Several digital tools have emerged to support fair passage selection, offering utilities such as randomised ayah generation, difficulty tagging, and analytical feedback. Features of these tools may include:

  • Custom filters to exclude overly short or complex ayahs
  • Auto-grouping of ayahs into smooth 3–5 verse units
  • Data-backed difficulty ratings based on recitation trends

Such systems are particularly useful in large-scale or time-sensitive competitions, where manual review is impractical for each set.

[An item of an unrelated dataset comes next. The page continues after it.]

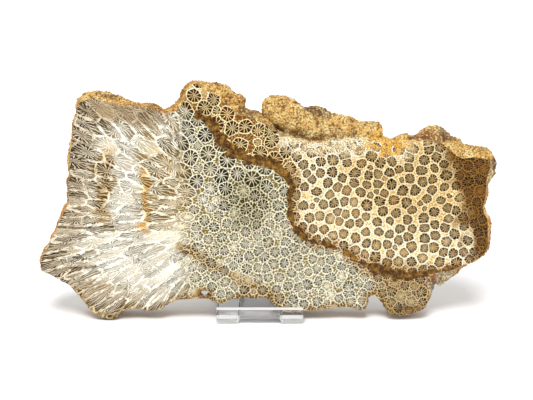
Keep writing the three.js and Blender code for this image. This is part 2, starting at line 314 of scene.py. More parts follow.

Common Pitfalls in Ayah Selection

Despite best intentions, several recurring issues may compromise fairness or coherence in competitions. Teams designing competition rounds should proactively avoid the following:

  • Mid-topic excerpts: Choosing a verse partway through a speech or story can disorient contestants.
  • Inconsistent tone shifts: A switch from warnings to promises, or vice-versa, mid-selection can hinder flow.
  • Violation of grammatical contexts: Selecting an ayah that depends syntactically on a prior one creates interpretation issues.

A strong recommendation is to always test spoken recitations of potential ayah sets before finalising them.

Role of Judges and Markers

Even with robust selection processes, the performance judgment rests with human evaluators. Judges and markers should be trained to:

  • Recognise inconsistencies in selection fairness if they arise
  • Refrain from penalising flow errors caused by fragmented selections
  • Refer to predefined criteria for difficulty adjudication

This collaborative approach between organisers, selection committees, and judges ensures that participant outcomes reflect skill and preparation — not design flaws.

Conclusion

Designing ayah selection criteria with an emphasis on fairness and flow is vital in reinforcing the educational goals and integrity of Quranic competitions. Meticulous planning, informed selection methods, and use of supportive tools can enhance both contestant experience and audience insight. By aligning the structure of these events with the linguistic and spiritual depth of the Quran, organisers uphold its reverence while fostering a meaningful competitive environment.